# Work required:
Write out each line of the material again, word for word.
—————
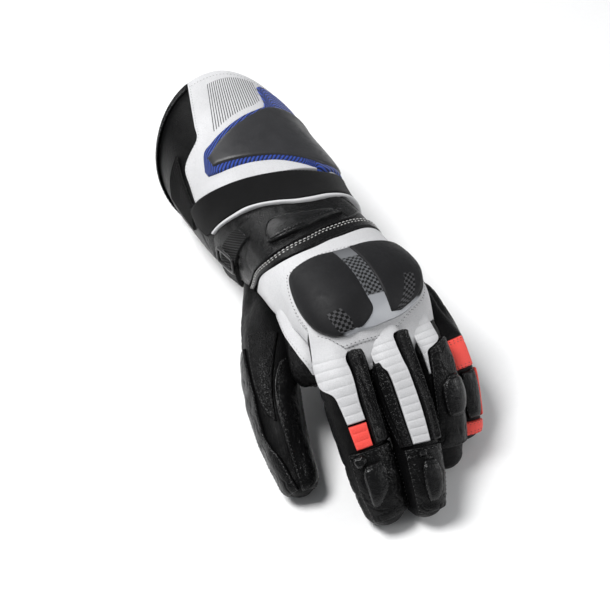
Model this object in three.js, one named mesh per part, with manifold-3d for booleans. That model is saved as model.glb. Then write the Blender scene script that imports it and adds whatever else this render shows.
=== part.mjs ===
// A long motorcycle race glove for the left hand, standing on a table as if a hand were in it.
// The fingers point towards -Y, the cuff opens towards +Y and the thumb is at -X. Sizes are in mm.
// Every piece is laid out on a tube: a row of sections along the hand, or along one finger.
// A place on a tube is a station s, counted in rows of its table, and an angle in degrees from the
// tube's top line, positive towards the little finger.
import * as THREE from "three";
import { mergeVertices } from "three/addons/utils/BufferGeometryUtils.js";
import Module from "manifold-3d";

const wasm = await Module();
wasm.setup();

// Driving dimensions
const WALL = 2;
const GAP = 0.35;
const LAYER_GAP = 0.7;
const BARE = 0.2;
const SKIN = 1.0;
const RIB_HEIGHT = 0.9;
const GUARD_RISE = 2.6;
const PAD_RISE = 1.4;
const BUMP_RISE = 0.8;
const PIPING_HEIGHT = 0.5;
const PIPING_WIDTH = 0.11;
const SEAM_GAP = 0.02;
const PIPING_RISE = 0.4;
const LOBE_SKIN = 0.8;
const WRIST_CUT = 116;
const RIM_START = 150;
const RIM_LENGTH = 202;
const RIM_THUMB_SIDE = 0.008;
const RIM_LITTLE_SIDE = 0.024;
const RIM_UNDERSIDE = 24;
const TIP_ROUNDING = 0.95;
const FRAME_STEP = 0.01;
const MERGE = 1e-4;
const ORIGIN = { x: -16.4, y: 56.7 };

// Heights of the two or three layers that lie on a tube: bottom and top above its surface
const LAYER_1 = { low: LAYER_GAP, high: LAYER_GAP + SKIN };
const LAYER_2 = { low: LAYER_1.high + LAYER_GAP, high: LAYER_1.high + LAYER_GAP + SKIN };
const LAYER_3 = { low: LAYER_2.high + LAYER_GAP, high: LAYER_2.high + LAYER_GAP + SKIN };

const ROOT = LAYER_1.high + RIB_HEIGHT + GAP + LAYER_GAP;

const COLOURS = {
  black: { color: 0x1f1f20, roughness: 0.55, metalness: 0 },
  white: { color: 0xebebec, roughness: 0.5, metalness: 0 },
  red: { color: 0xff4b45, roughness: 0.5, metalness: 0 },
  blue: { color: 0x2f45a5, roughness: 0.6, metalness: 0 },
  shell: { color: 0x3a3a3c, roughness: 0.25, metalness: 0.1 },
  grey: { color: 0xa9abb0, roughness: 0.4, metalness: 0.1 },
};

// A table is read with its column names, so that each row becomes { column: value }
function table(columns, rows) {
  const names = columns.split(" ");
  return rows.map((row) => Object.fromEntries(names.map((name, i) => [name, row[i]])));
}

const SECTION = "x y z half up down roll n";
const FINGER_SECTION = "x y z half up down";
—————
# Response to the exercise:
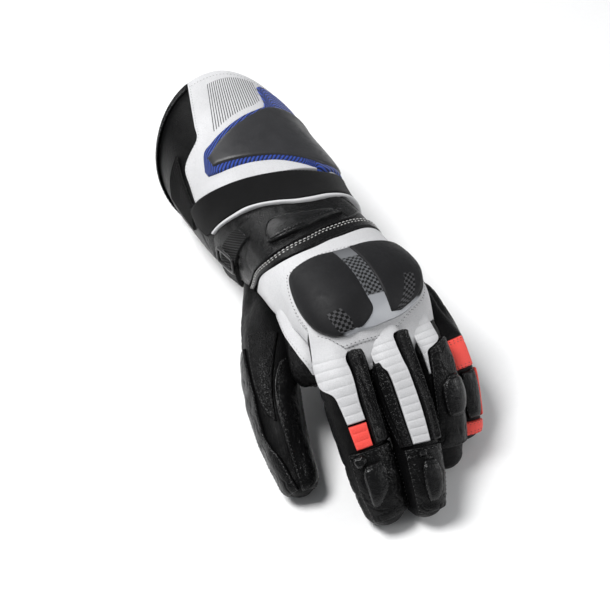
Model this object in three.js, one named mesh per part, with manifold-3d for booleans. That model is saved as model.glb. Then write the Blender scene script that imports it and adds whatever else this render shows.
=== part.mjs ===
// A long motorcycle race glove for the left hand, standing on a table as if a hand were in it.
// The fingers point towards -Y, the cuff opens towards +Y and the thumb is at -X. Sizes are in mm.
// Every piece is laid out on a tube: a row of sections along the hand, or along one finger.
// A place on a tube is a station s, counted in rows of its table, and an angle in degrees from the
// tube's top line, positive towards the little finger.
import * as THREE from "three";
import { mergeVertices } from "three/addons/utils/BufferGeometryUtils.js";
import Module from "manifold-3d";

const wasm = await Module();
wasm.setup();

// Driving dimensions
const WALL = 2;
const GAP = 0.35;
const LAYER_GAP = 0.7;
const BARE = 0.2;
const SKIN = 1.0;
const RIB_HEIGHT = 0.9;
const GUARD_RISE = 2.6;
const PAD_RISE = 1.4;
const BUMP_RISE = 0.8;
const PIPING_HEIGHT = 0.5;
const PIPING_WIDTH = 0.11;
const SEAM_GAP = 0.02;
const PIPING_RISE = 0.4;
const LOBE_SKIN = 0.8;
const WRIST_CUT = 116;
const RIM_START = 150;
const RIM_LENGTH = 202;
const RIM_THUMB_SIDE = 0.008;
const RIM_LITTLE_SIDE = 0.024;
const RIM_UNDERSIDE = 24;
const TIP_ROUNDING = 0.95;
const FRAME_STEP = 0.01;
const MERGE = 1e-4;
const ORIGIN = { x: -16.4, y: 56.7 };

// Heights of the two or three layers that lie on a tube: bottom and top above its surface
const LAYER_1 = { low: LAYER_GAP, high: LAYER_GAP + SKIN };
const LAYER_2 = { low: LAYER_1.high + LAYER_GAP, high: LAYER_1.high + LAYER_GAP + SKIN };
const LAYER_3 = { low: LAYER_2.high + LAYER_GAP, high: LAYER_2.high + LAYER_GAP + SKIN };

const ROOT = LAYER_1.high + RIB_HEIGHT + GAP + LAYER_GAP;

const COLOURS = {
  black: { color: 0x1f1f20, roughness: 0.55, metalness: 0 },
  white: { color: 0xebebec, roughness: 0.5, metalness: 0 },
  red: { color: 0xff4b45, roughness: 0.5, metalness: 0 },
  blue: { color: 0x2f45a5, roughness: 0.6, metalness: 0 },
  shell: { color: 0x3a3a3c, roughness: 0.25, metalness: 0.1 },
  grey: { color: 0xa9abb0, roughness: 0.4, metalness: 0.1 },
};

// A table is read with its column names, so that each row becomes { column: value }
function table(columns, rows) {
  const names = columns.split(" ");
  return rows.map((row) => Object.fromEntries(names.map((name, i) => [name, row[i]])));
}

const SECTION = "x y z half up down roll n";
const FINGER_SECTION = "x y z half up down";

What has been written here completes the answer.